Parfait Mbaye, a spokesman for the rebels, read a statement on state radio on Sunday morning which he said was signed by Bozize, who has led a series of coup attempts in this impoverished nation over the past two years.

"We control the city," Mbaye said, referring to the capital Bangui. He said Bozize was in Bangui and was expected to make a radio announcement later.

As occasional shots rang out across Bangui on Sunday, people looted homes belonging to Patasse's officials and relatives, carrying away furniture, televisions and cookers.

President Ange-Felix Patasse was in neighbouring Cameroon, stranded by the rebellion which took place while he was out of the country attending a regional summit in Niger.

Mbaye urged people to stop looting and also called on all military personnel, including soldiers, paramilitary police and customs officers, to return to barracks in the city.

Gunfire crackled across Bangui on Saturday afternoon as fighters in pickup trucks attacked the airport and Patasse's residence, quickly seizing control of strategic points and pushing back an African peacekeeping force.

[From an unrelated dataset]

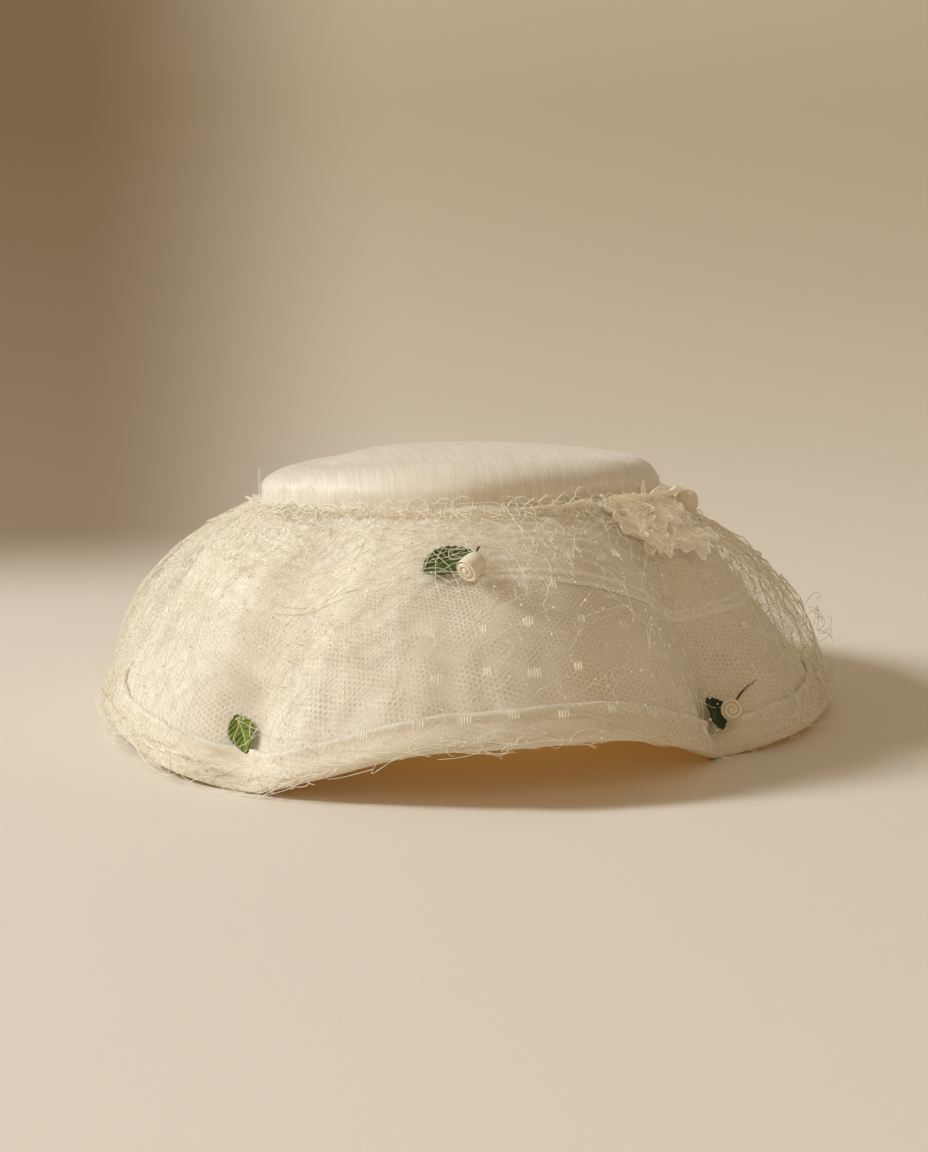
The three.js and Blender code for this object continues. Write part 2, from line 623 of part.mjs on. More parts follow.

Residents said soldiers from the regular armed forces did not confront the fighters, who were dressed in military fatigues with some also wearing white headscarves.

Patasse had been flying home from Niger when the attack forced his plane to change course to Cameroon. He arrived with his wife and entourage at a hotel in the capital Yaounde late on Saturday.

Patasse has beaten back previous attacks by Bozize's men with the help of Libyan troops and Congolese rebels. The Libyans have been replaced by a peacekeeping force of some 350 troops from nearby central African countries.

The peacekeeping force did not take part in Saturday's fighting. "This does not concern us," a captain in Bangui said.

Government officials in Bangui were not immediately available for comment and Patasse was tight-lipped when he arrived at the Yaounde Hilton on Saturday.

Central African Republic has accused neighbouring Chad of backing the rebels loyal to Bozize, who earlier fled to Chad after being accused of plotting to oust Patasse.

Patasse met Chad's President Idriss Deby on the sidelines of 18-member Community of the Sahel and Saharan States (Comessa) summit in Niger on Saturday morning and the two said they wanted a peaceful end to the crisis.

Central African Republic's history since independence from colonial ruler France has been marked by brutal dictatorship, revolts and coup attempts.

In February, Congolese rebels loyal to Jean-Pierre Bemba drove Bozize's forces north towards the border with Chad, but large swathes of the landlocked, diamond-rich Central African Republic are back in the hands of fighters loyal to Bozize.

Tens of thousands of civilians have fled the fighting and sought refuge in southern Chad, worrying humanitarian agencies which fear people will go hungry if the conflict persists.

The United Nations refugee agency said on Friday that 4,000 refugees spilled over the border into Chad last week, taking the total number of civilians from both countries to flee to 30,000 since mid-February.

Central African Republic is dirt poor. The former French colony has 3.5 million people, earning an average of $290 a year. Its main exports are diamonds, timber, coffee and cotton.

Bangui come bottom in a quality-of-life survey ranking 215 cities throughout the world, published this month.